Po około 40 minutach dość monotonnego podejścia zbaczamy w las, żeby odwiedzić bunkier (a raczej drewniany szałas wkopany w ziemię). W tym miejscu w trakcie powstania Słowackiego ukrywało się 7 partyzantów pod przywództwem Stefana Moravki. W nocy 14 stycznia 1945 roku wszyscy zginęli zaatakowani przez górski oddział SS, o czym przypominają tablica oraz leżący przy niej hełm. Po kilku minutach wracamy na szlak.

Bunkier i pamiątkowa tablica

Kawałek dalej las ustępuje miejsca gęstej i względnie wysokiej kosówce. Po dłuższej chwili wschodzące słońce rzuca na przeciwległy stok Koprowej doliny masywny cień Krywania.

Ogromny cień Krywania po drugiej stronie doliny

Pół godziny później, nad Krywańskim Żlebem robimy przystanek na śniadanie. Mija nas w tym czasie sporo ludzi, po przeciwnej stronie żlebu widzimy też ruch na idącym od Szczyrbskiego Jeziora niebieskim szlaku, którym planujemy schodzić. Motywuje nas to do zakończenia przerwy i podkręcenia tempa.

Krawędź Krywańskiego Żlebu

Dziesięć minut później dochodzimy do miejsca, w którym zielony szlak łączy się z niebieskim. Ruszamy nim do góry (omijając ściężkę, która gdyby nie wielki kamień z napisem STOP wyglądałaby jak naturalna kontynuacja trasy) po ciekawym i skalistym terenie. Trudności, przez niektórych porównywalne do tych z Kościelca lub Świnicy, będa nam towarzyszyć już do końca prawie cały czas.

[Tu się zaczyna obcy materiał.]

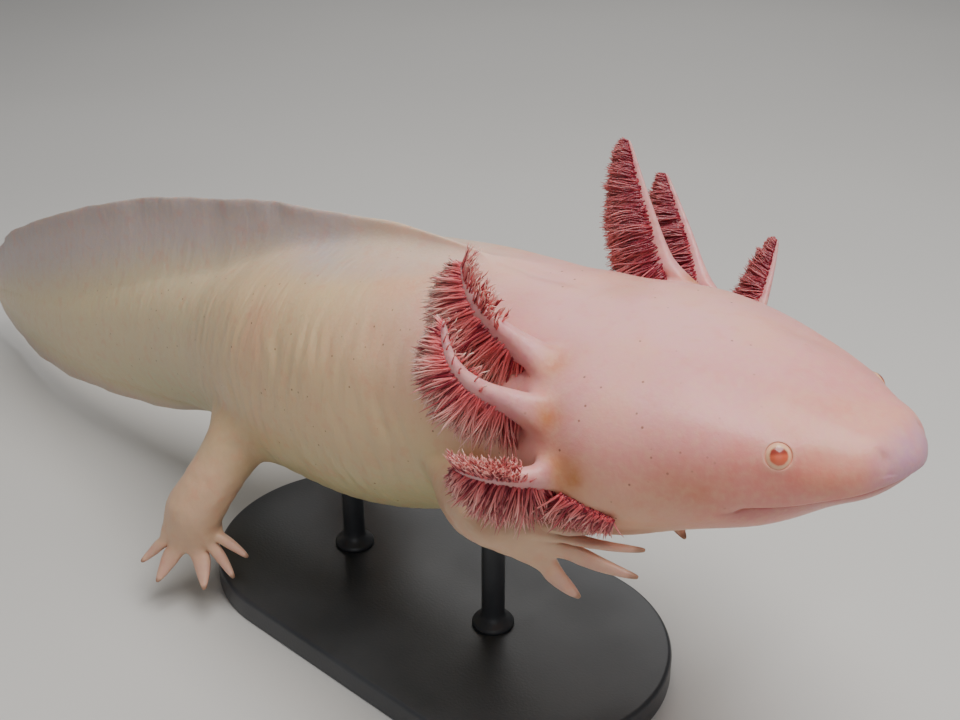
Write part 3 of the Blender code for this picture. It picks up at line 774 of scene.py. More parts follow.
# ---------------------------------------------------------------- gills
@dataclass(frozen=True)
class Gill:
    """One outer gill: a bending stalk, and the fringe of filaments that hangs behind and below it."""

    name: str
    s: float
    side: float
    height: float
    run: tuple
    bow: float
    hang: tuple
    plume: float
    seed: int
    swing: tuple = (0.0, 0.0, 0.0)       # how far the stalk's middle is pushed aside
    girth: float = 1.0                   # thickness of the stalk beyond its root
    front: float = 0.0                   # share of the threads that root on the stalk's front
    # the gill's painted shade: lower values darken the whole fringe, as on the left gills and the right lower
    # one
    tone_and_shade: float = 1.0                    # 1 bright, lower is darker
    slit: tuple = ()                     # where the gill opening that also bears threads ends in front

    ROOT_RADIUS = 2.1
    TIP_RADIUS = 0.5
    TAPER = 1.25
    SIDES = 8
    HOLE = (2, 2)        # cells across and along its hole
    SEPTUM = 0.55        # share of the fringe that is the stalk's own red web
    THREADS, QUICK_THREADS = 4300, 3000
    THREAD_RINGS, THREAD_SIDES = 6, 4
    BUNCHES = 38         # bunches of threads along each row
    THIN, THICKER = 0.055, 0.080     # radius of a thread's tip, and what its root has over that
    STATIONS = (0.20, 0.28, 0.37, 0.46, 0.55, 0.64, 0.73, 0.82, 0.90, 0.96, 1.0)

    def line(self, spine: Spine) -> tuple[Array, Array, Array, Array]:
        """Start, control and end of the stalk's path, and the way out of the head at its root."""
        root = spine.place(self.s, self.side, self.height)[0]
        out = unit(root - spine.at(self.s)[0][0])
        control = root + np.array(self.run) * 0.42 + out * self.bow + np.array(self.swing)
        return root - out * 2.0, control, root + np.array(self.run), out

    def radius(self, t: Array) -> Array:
        """Radius of the stalk."""
        t = np.asarray(t, float)
        full = self.TIP_RADIUS + (self.ROOT_RADIUS - self.TIP_RADIUS) * (1 - t) ** self.TAPER
        return full * (1 - (1 - self.girth) * ease(t, 0.05, 0.40))

    def fringe(self, t: Array) -> Array:
        """Reach of the fringe beyond the stalk."""
        t = np.asarray(t, float)
        return self.plume * np.sin(np.pi * (0.16 + 0.83 * t ** 0.9)) ** 0.6

    def web(self, t: Array) -> Array:
        """Reach of the red web behind the stalk."""
        return self.fringe(t) * self.SEPTUM * ease(t, 0.10, 0.30) * (1 - 0.5 * ease(t, 0.8, 1.0))

    def axes(self, slopes: Array) -> tuple[Array, Array]:
        """The way the fringe hangs, and across it, at each direction of the stalk."""
        hang = np.array(self.hang, float)
        along = unit(hang - slopes * (slopes @ hang)[:, None])
        return along, np.cross(slopes, along)

    def rings(self, spine: Spine) -> tuple[Array, Array]:
        """Rings of the stalk, drawn out behind into a short web, and how far along each is.

        Args:
            spine: the animal's middle line.

        Returns:
            The rings, shape (k, n, 3), and their shares of the path.
        """
        p0, p1, p2, _ = self.line(spine)
        t = np.array(self.STATIONS)
        points, slopes = bezier(p0, p1, p2, t)
        along, across = self.axes(slopes)
        angle = 2 * np.pi * (np.arange(self.SIDES) + 0.5) / self.SIDES
        radius = self.radius(t) * np.where(t > 0.97, 0.55, 1.0) * 1.04
        web = self.web(t)
        behind = np.clip(np.cos(angle), 0, None)
        reach = radius[:, None] * np.cos(angle) * 0.95 + web[:, None] * behind ** 2
        thick = radius[:, None] * np.sin(angle) * (0.92 - 0.45 * behind * ease(t, 0.15, 0.35)[:, None])
        return points[:, None] + along[:, None] * reach[:, :, None] + across[:, None] * thick[:, :, None], t

    def grow(self, cage: Cage, edge: Array, spine: Spine) -> None:
        """Grow the stalk from the edge of its hole behind the cheek.

        Args:
            cage: the net that is added to.
            edge: numbers of the points round the hole, in order.
            spine: the animal's middle line.
        """
        rings, t = self.rings(spine)
        angle = 2 * np.pi * (np.arange(self.SIDES) + 0.5) / self.SIDES
        red = np.clip(np.cos(angle), 0, 1) ** 0.8
        cage.graft(edge, rings, [{"gill": 0.25 + 0.75 * share, "plume": red * float(ease(share, 0.12, 0.26))}
                                 for share in t.tolist()])

    def filaments(self, spine: Spine, quick: bool) -> tuple[Array, Array, Array, Array]:
        """The fringe as many thin tapering threads.

        A thread starts on the stalk's rear or on one of its two faces, leaves along the way the fringe
        hangs, splayed to its side and tipwards, and curves back and down.  Its middle line is
        root + reach·(u·way + u²·sag), and its radius falls from thick to thin along u.

        Args:
            spine: the animal's middle line.

        Returns:
            Points (n, rings, sides, 3), share along each thread, its own random tone with the gill's painted
            shade, and its patch centre.
        """
        rng = np.random.default_rng(self.seed)
        count = self.QUICK_THREADS if quick else self.THREADS
        p0, p1, p2, _ = self.line(spine)
        t = 0.10 + 0.895 * rng.uniform(0.0, 1.0, count) ** 0.95
        points, slopes = bezier(p0, p1, p2, t)
        along, across = self.axes(slopes)
        ahead = rng.uniform(0.0, 1.0, count) < self.front * ease(t, 0.25, 0.55)
        lip = np.arange(count) >= (count - count // 10 if self.slit else count)
        ahead &= ~lip
        turn = np.where(ahead, -1.0, 1.0)
        row = rng.choice([-1.0, 1.0], count) * rng.uniform(0.0, 1.0, count) ** 0.6
        radius, web = self.radius(t), self.web(t)
        outward_share = np.where(ahead, 0.0, rng.uniform(0.0, 1.0, count))
        lift = turn * radius * 0.30 + web * outward_share * 0.92
        start = (points + along * lift[:, None]
                 + across * (row * radius * (0.78 - 0.45 * outward_share))[:, None])
        reach = np.where(ahead, 0.50 * self.plume, self.fringe(t) + radius)
        length = np.clip((reach - np.abs(lift)) * rng.uniform(0.70, 1.10, count), 0.9, None)
        # the threads gather in small bunches, each leaning its own way
        bunch = np.floor(t * self.BUNCHES + rng.uniform(0, 0.5, count))
        bunch = bunch + 45 * (row > 0) + 90 * (np.abs(row) > 0.6)
        lean = rng.normal(0.0, 1.0, (220, 3))[bunch.astype(int)]
        splay = row * (0.26 + 0.10 * lean[:, 0]) + 0.07 * rng.normal(size=count)
        tipward = (0.15 - 0.65 * (1 - ease(t, 0.08, 0.40)) + 0.62 * ease(t, 0.45, 1.0) + 0.12 * lean[:, 1]
                   + 0.10 * rng.normal(size=count))
        way = unit(along * turn[:, None] + across * splay[:, None] + slopes * tipward[:, None])
        sag = (slopes * (0.14 * lean[:, 2])[:, None] + across * rng.normal(0, 0.09, count)[:, None]
               + np.array([0.0, 0.0, -1.0]) * rng.uniform(0.02, 0.20, count)[:, None])
        u = np.linspace(0.0, 1.0, self.THREAD_RINGS)
        middle = (start[:, None] + length[:, None, None]
                  * (u[None, :, None] * way[:, None] + (u ** 2)[None, :, None] * sag[:, None]))
        waves, phase = rng.uniform(3.0, 8.0, count)[:, None], rng.uniform(0, 6.28, count)[:, None]
        wave = np.sin(u[None, :] * waves + phase)
        middle += (wave * u[None, :] * 0.20)[:, :, None] * slopes[:, None]
        if self.slit:
            # the last tenth of the threads stands along the lip of the opening, in front of the stalk
            share = rng.uniform(0.0, 1.0, int(lip.sum()))
            ends = spine.place(self.s - 0.6, self.side, self.height - 2.2)[0], spine.place(*self.slit)[0]
            root = ends[0] + (ends[1] - ends[0]) * share[:, None] + rng.normal(0.0, 0.15, (len(share), 3))
            scale = (0.85 - 0.35 * share) * self.plume / length[lip]
            middle[lip] = root[:, None] + (middle[lip] - middle[lip][:, :1]) * scale[:, None, None]
        tangent = unit(np.gradient(middle, axis=1))
        one = unit(np.cross(tangent, across[:, None] + slopes[:, None] * 0.3))
        two = np.cross(tangent, one)
        thick = (self.THIN + self.THICKER * (1 - u) ** 0.7)[None, :] * rng.uniform(0.75, 1.2, count)[:, None]
        thick[:, -1] *= 0.35
        ring = 2 * np.pi * np.arange(self.THREAD_SIDES) / self.THREAD_SIDES
        tube = (middle[:, :, None] + thick[:, :, None, None]
                * (np.cos(ring)[None, None, :, None] * one[:, :, None] * 1.25
                   + np.sin(ring)[None, None, :, None] * two[:, :, None] * 0.8))
        # each thread's own random tone, lowered by the gill's painted shade
        tone_and_shade = rng.uniform(0, 1, count) * self.tone_and_shade
        patch = np.stack([self.s / 250.0 + 0.10 * t, np.full(count, 0.5 + math.atan2(self.side, self.height)
                                                             / (2 * math.pi)) + 0.012 * row], 1)
        return tube, np.broadcast_to(u, (count, len(u))), tone_and_shade, patch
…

Trudności w drodze na szczyt

Droga, tak jak ta na Małą Wysoką, wymaga trochę kombinowania - oznaczenia szlaku pokazują raczej kierunek, w którym należy się poruszać, a nie dokładną ścieżkę. Niczym na pozaszlakowych szczytach - idziemy tak jak góra puszcza. Co jakiś czas pionowe skały i kominy przerywane są schodami lub chodnikami z kamiennych płyt. Nie ma tu też żadnych sztucznych ułatwień.

Kamienny chodnik w przerwie między trudnościami

Po około 15 minutach wychodzimy na grań, gdzie pierwszy raz tego dnia ogrzewa nas słońce. Zdejmujemy rękawiczki, zakładamy przeciwsłoneczne okulary, i naładowani nową energią ruszamy ze zdwojoną siłą w górę.

Pierwsze tego dnia promienie słońca

Za kolejny kwadrans osiągamy wierzchołek Małego Krywania. Z dna doliny Ważeckiej pięknie mieni się w porannych promieniach Zielony Ważecki Staw, do którego jeszcze w latach ‘70 prowadził szlak. Strzelamy kilka zdjęć i lecimy dalej w górę - cel naszej wyprawy cały czas widać bardzo wyraźnie i wydaje się on być już tuż, tuż.

Mało wybitny wierzchołek Małego Krywania

Przechodzimy przez kilkanaście dużych, połogich płyt, kilka prostych zacięć i kominów, i przechodząc przez ostatnie gruzowisko granitowych głazów, wychodzimy po prawie równo trzech godzinach na szczyt.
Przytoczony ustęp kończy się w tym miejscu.